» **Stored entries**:
····················

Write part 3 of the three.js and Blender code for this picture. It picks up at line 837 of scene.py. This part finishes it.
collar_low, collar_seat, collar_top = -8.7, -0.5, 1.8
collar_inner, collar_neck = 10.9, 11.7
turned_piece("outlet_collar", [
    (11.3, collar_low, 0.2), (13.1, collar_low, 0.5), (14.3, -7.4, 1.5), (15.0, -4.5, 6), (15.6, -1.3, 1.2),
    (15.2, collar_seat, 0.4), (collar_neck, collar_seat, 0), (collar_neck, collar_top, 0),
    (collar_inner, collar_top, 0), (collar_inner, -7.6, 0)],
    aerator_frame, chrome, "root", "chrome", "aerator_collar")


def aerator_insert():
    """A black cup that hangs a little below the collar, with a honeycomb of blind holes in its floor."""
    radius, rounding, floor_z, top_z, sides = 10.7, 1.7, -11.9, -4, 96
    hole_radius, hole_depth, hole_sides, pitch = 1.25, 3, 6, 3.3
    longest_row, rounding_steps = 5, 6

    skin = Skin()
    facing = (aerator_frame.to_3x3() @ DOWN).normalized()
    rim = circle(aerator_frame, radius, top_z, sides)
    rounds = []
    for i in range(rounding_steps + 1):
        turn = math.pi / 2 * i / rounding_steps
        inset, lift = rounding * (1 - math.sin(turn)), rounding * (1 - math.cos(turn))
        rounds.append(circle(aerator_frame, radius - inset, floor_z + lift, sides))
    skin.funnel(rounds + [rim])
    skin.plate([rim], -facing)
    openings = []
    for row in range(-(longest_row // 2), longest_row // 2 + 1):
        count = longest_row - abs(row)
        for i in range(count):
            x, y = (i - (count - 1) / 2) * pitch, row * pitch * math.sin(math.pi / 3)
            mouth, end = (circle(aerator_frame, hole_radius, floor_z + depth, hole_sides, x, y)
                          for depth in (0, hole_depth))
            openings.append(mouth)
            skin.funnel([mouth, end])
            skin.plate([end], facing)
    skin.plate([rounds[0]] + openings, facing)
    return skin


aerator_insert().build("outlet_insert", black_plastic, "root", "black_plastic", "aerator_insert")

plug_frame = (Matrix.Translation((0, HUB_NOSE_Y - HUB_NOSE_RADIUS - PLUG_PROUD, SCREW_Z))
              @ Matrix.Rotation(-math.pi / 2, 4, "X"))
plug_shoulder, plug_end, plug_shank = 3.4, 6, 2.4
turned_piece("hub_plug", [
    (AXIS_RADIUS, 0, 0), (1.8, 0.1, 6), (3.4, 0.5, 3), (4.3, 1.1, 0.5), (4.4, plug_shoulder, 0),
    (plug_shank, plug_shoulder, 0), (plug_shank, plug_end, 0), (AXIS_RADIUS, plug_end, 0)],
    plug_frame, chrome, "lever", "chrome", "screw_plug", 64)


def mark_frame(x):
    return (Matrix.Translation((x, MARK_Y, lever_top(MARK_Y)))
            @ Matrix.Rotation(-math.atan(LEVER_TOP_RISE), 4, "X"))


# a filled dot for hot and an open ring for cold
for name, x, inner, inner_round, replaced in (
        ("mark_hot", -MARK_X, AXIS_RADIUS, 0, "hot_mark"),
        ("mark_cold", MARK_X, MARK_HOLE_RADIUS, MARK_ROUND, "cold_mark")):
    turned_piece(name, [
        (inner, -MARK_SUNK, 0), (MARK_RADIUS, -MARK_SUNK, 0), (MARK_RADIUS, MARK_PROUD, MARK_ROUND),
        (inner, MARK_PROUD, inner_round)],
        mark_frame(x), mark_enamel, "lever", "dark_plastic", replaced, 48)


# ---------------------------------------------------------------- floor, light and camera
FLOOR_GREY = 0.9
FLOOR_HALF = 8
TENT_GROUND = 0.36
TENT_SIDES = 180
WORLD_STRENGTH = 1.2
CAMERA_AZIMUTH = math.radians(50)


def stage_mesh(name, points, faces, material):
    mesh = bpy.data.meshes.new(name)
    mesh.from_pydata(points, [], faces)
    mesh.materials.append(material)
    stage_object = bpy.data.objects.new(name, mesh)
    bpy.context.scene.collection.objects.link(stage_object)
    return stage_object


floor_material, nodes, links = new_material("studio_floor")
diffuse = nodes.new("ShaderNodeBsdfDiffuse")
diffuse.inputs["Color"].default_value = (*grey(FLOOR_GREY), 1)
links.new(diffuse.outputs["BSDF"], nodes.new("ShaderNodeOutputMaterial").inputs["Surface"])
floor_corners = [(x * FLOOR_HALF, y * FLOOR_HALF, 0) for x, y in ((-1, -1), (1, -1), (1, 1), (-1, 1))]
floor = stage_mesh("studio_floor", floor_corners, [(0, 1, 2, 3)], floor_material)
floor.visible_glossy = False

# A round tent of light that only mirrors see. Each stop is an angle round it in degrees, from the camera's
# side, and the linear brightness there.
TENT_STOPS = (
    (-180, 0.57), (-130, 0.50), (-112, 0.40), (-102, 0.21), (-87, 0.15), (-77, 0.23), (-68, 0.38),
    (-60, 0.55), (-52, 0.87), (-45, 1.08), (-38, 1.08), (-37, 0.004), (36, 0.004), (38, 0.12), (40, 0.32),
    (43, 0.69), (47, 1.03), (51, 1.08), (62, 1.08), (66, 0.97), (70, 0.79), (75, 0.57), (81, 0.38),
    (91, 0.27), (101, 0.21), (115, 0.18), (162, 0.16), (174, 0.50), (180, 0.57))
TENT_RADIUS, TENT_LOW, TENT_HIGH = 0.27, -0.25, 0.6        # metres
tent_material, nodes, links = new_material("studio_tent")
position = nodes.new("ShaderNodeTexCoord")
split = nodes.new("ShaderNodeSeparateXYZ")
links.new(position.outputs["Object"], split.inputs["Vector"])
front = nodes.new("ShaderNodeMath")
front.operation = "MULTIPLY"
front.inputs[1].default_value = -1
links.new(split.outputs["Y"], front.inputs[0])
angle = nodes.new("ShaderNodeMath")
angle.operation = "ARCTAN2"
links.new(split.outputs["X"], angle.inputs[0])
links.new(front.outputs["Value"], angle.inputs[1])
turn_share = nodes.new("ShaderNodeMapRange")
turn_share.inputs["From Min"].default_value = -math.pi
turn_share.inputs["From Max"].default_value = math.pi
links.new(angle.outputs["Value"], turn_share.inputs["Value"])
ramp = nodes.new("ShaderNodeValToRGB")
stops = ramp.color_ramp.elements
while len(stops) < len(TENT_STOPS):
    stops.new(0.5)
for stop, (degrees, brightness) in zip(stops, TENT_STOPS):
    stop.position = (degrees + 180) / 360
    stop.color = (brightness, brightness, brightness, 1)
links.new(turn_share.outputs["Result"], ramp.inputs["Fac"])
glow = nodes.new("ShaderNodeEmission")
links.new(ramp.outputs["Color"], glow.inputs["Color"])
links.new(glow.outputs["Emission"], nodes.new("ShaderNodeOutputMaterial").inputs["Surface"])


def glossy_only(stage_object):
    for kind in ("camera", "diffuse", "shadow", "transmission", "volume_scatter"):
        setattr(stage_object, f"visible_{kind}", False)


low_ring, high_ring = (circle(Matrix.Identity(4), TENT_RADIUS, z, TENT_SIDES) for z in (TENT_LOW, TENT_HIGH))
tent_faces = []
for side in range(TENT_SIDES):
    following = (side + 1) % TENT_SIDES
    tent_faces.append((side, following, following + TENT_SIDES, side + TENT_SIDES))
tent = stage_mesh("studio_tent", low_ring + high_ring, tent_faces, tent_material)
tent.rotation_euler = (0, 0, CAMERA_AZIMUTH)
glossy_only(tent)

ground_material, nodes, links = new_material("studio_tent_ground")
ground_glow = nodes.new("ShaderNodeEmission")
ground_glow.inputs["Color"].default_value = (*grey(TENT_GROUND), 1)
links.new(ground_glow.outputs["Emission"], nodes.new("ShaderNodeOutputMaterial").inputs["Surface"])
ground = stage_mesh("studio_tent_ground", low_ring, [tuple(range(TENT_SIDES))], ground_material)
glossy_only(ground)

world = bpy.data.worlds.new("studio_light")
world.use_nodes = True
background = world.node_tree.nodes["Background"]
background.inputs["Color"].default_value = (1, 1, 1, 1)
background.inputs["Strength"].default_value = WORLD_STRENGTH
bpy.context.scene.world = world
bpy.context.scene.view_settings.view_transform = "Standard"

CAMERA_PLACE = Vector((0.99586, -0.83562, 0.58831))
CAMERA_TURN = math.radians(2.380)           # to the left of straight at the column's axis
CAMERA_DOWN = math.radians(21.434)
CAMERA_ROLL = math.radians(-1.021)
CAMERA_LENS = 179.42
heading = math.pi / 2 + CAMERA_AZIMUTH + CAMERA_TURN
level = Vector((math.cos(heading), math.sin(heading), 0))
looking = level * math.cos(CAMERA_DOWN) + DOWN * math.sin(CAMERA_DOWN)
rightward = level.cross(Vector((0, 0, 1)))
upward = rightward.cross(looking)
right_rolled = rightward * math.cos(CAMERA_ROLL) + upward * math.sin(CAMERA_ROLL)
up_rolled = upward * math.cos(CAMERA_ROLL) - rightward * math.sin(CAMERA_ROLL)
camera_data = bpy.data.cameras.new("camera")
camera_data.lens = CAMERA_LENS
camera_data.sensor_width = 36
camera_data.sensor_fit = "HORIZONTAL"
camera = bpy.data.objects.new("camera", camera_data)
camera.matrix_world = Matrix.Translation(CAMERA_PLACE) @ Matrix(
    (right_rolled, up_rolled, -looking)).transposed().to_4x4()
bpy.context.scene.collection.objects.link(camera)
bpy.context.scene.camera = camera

····················

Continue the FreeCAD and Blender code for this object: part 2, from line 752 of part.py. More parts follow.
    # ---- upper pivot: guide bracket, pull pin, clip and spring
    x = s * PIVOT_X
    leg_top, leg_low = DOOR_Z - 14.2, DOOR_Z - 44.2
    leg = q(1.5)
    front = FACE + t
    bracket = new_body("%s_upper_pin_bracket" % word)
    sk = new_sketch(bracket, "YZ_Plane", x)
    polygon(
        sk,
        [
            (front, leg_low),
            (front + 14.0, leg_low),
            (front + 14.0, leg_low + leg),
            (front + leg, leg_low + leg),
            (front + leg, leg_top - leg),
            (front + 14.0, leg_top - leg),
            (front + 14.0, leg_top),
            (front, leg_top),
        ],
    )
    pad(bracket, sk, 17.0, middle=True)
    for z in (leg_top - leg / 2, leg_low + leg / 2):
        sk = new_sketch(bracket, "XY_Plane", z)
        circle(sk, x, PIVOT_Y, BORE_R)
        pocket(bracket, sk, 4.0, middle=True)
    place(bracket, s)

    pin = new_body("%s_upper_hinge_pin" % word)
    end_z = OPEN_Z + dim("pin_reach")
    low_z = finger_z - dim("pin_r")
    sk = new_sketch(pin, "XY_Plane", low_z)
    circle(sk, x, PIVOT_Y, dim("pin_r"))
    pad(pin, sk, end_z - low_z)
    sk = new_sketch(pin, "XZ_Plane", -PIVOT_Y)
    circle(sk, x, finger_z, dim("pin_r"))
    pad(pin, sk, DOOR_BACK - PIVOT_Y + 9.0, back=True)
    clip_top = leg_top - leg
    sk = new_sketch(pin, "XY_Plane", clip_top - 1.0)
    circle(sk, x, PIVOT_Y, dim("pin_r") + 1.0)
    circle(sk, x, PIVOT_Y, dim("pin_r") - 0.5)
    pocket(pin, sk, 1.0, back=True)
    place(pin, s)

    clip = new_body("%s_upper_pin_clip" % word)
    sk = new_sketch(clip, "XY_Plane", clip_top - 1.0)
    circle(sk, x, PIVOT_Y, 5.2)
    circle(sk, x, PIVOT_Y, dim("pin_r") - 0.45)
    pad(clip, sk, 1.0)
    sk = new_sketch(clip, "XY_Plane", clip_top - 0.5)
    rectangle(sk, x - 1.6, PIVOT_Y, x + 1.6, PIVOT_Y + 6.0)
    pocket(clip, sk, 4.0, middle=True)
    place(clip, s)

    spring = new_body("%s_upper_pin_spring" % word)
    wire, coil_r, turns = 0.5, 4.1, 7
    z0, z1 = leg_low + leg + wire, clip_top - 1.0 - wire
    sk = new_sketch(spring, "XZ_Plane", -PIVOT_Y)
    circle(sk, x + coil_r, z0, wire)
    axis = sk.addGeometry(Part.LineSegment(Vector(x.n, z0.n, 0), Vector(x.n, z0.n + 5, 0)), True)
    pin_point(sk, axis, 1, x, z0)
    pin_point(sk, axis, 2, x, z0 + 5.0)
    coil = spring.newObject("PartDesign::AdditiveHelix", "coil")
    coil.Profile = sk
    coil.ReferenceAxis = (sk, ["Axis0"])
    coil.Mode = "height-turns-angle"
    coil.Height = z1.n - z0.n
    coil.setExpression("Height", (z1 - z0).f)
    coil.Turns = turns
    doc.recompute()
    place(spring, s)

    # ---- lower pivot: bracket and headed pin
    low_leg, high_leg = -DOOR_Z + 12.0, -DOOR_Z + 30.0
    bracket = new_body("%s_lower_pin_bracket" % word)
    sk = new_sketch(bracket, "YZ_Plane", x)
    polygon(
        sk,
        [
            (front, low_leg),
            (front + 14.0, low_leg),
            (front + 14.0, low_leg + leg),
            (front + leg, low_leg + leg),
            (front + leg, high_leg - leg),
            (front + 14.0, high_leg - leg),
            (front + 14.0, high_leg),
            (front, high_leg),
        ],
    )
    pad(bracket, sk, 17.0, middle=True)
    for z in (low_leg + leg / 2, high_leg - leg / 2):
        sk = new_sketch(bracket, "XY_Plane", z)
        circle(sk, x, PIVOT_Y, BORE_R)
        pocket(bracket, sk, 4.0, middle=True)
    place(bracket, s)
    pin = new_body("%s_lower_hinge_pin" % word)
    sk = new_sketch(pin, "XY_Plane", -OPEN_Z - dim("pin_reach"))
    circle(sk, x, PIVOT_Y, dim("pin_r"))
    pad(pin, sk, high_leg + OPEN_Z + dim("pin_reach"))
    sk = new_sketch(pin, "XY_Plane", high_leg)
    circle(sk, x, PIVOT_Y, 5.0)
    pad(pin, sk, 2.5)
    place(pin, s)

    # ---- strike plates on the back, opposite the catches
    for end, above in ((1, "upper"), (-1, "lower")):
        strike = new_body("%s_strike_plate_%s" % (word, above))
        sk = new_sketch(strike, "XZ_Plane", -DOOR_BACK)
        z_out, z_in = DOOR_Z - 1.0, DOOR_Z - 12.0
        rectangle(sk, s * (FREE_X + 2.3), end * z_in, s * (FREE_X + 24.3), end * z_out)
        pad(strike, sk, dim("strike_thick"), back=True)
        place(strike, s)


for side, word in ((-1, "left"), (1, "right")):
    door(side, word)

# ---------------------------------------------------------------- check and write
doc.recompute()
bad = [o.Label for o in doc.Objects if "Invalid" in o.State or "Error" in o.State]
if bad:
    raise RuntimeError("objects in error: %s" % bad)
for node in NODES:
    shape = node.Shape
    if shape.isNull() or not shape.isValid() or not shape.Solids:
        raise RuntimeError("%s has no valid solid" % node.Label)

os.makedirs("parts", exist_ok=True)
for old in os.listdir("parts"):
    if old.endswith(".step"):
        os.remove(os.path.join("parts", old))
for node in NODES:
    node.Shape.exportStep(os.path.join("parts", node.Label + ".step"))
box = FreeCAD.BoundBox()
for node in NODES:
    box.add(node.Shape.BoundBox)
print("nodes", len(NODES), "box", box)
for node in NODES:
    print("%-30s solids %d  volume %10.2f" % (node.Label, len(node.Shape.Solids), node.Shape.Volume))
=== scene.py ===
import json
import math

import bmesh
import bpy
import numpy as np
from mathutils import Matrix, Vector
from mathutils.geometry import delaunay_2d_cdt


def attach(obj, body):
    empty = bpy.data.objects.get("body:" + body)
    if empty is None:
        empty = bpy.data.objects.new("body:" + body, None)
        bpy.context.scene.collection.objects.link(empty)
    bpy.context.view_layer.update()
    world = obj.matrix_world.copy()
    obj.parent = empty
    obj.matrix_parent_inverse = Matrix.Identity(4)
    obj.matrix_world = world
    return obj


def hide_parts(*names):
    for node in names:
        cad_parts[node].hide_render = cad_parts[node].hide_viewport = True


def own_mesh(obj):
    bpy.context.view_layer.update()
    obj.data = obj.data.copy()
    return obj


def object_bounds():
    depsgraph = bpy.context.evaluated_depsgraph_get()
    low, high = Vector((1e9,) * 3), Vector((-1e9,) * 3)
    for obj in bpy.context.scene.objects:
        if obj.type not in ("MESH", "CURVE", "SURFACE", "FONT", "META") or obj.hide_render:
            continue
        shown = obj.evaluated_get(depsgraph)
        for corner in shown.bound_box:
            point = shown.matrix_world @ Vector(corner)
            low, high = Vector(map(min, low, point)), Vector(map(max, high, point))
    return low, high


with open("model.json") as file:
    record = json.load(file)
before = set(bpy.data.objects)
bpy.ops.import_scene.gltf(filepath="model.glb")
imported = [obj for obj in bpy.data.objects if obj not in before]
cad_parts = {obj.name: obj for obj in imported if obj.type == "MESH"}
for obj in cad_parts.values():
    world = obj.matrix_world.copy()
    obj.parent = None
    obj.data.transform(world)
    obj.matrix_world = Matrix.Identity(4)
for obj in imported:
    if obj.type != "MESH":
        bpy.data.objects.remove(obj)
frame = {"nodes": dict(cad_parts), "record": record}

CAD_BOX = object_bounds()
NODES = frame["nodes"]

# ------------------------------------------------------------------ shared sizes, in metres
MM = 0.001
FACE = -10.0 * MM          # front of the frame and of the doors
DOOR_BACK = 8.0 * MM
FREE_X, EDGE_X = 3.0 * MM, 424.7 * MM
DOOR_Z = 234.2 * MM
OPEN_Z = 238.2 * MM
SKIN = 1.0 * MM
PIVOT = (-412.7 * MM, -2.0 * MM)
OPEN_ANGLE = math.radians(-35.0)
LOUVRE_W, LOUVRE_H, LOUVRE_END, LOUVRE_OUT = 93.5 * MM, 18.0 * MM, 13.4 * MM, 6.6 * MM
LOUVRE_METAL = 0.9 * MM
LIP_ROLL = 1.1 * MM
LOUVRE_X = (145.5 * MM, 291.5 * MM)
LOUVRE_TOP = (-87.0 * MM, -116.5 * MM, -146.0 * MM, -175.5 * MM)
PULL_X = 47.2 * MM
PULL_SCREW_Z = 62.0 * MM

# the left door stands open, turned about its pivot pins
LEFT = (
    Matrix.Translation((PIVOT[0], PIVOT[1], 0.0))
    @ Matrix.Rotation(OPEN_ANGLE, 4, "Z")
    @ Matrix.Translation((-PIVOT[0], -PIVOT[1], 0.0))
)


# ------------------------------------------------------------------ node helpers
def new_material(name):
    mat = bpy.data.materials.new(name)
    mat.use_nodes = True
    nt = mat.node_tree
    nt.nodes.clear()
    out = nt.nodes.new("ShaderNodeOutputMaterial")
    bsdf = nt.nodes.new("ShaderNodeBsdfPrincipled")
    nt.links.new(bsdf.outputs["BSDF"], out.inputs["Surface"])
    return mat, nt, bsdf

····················

» **Task prompt**: The first line to be transcribed is the one containing "check and write", and the last is the one containing "return low, high". Transcribe exactly those lines and nothing else.

» **Solved problem**:
# ---------------------------------------------------------------- check and write
doc.recompute()
bad = [o.Label for o in doc.Objects if "Invalid" in o.State or "Error" in o.State]
if bad:
    raise RuntimeError("objects in error: %s" % bad)
for node in NODES:
    shape = node.Shape
    if shape.isNull() or not shape.isValid() or not shape.Solids:
        raise RuntimeError("%s has no valid solid" % node.Label)

os.makedirs("parts", exist_ok=True)
for old in os.listdir("parts"):
    if old.endswith(".step"):
        os.remove(os.path.join("parts", old))
for node in NODES:
    node.Shape.exportStep(os.path.join("parts", node.Label + ".step"))
box = FreeCAD.BoundBox()
for node in NODES:
    box.add(node.Shape.BoundBox)
print("nodes", len(NODES), "box", box)
for node in NODES:
    print("%-30s solids %d  volume %10.2f" % (node.Label, len(node.Shape.Solids), node.Shape.Volume))
=== scene.py ===
import json
import math

import bmesh
import bpy
import numpy as np
from mathutils import Matrix, Vector
from mathutils.geometry import delaunay_2d_cdt


def attach(obj, body):
    empty = bpy.data.objects.get("body:" + body)
    if empty is None:
        empty = bpy.data.objects.new("body:" + body, None)
        bpy.context.scene.collection.objects.link(empty)
    bpy.context.view_layer.update()
    world = obj.matrix_world.copy()
    obj.parent = empty
    obj.matrix_parent_inverse = Matrix.Identity(4)
    obj.matrix_world = world
    return obj


def hide_parts(*names):
    for node in names:
        cad_parts[node].hide_render = cad_parts[node].hide_viewport = True


def own_mesh(obj):
    bpy.context.view_layer.update()
    obj.data = obj.data.copy()
    return obj


def object_bounds():
    depsgraph = bpy.context.evaluated_depsgraph_get()
    low, high = Vector((1e9,) * 3), Vector((-1e9,) * 3)
    for obj in bpy.context.scene.objects:
        if obj.type not in ("MESH", "CURVE", "SURFACE", "FONT", "META") or obj.hide_render:
            continue
        shown = obj.evaluated_get(depsgraph)
        for corner in shown.bound_box:
            point = shown.matrix_world @ Vector(corner)
            low, high = Vector(map(min, low, point)), Vector(map(max, high, point))
    return low, high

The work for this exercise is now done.